> [Directions]:
Restate, exactly and only, the lines from the first through the line containing "from FreeCAD import".

> [Data excerpt]:
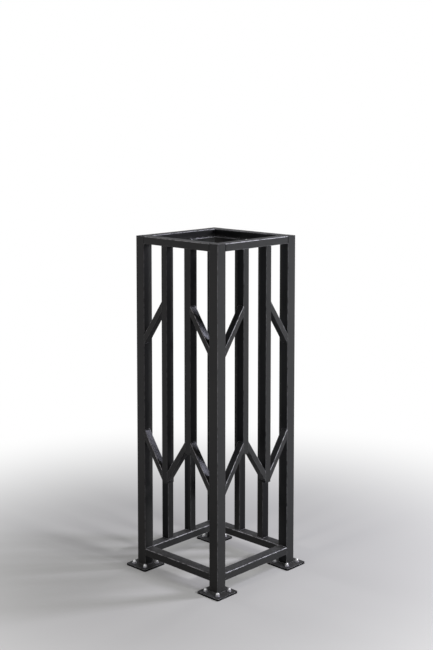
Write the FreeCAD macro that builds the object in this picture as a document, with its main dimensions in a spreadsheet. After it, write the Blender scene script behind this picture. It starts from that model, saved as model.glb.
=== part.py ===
import FreeCAD, Part
import math
import os
import Sketcher
from FreeCAD import Placement, Rotation, Vector

# Metal tree guard: a square cage of welded box section that stands round a tree.
# Four corner posts on bolted base plates carry a ring of rails at the top and one near the
# ground. Every side has two uprights. The front and right sides also have diagonal braces, and
# their uprights end on the lower braces, which leaves the foot of these sides open. The uprights
# of the other sides run from rail to rail.
# The front half is the front and right sides with three of the posts. The back half is the
# other two sides with the back left post. It is pushed round the tree onto four joint lugs.
# +Z is up, X runs to the right and Y to the back. The origin is the middle of the square, on
# the underside of the base plates.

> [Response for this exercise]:
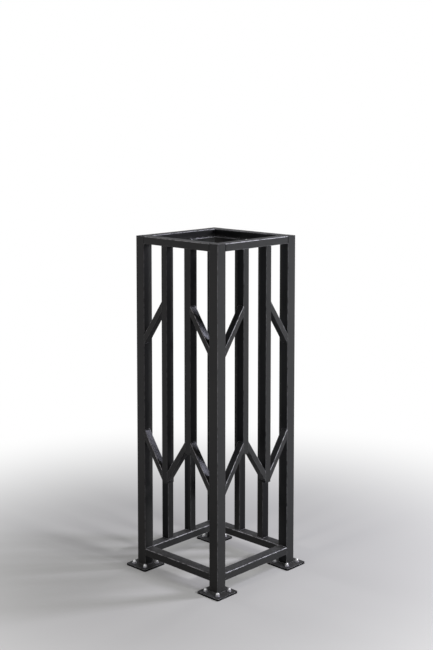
Write the FreeCAD macro that builds the object in this picture as a document, with its main dimensions in a spreadsheet. After it, write the Blender scene script behind this picture. It starts from that model, saved as model.glb.
=== part.py ===
import FreeCAD, Part
import math
import os
import Sketcher
from FreeCAD import Placement, Rotation, Vector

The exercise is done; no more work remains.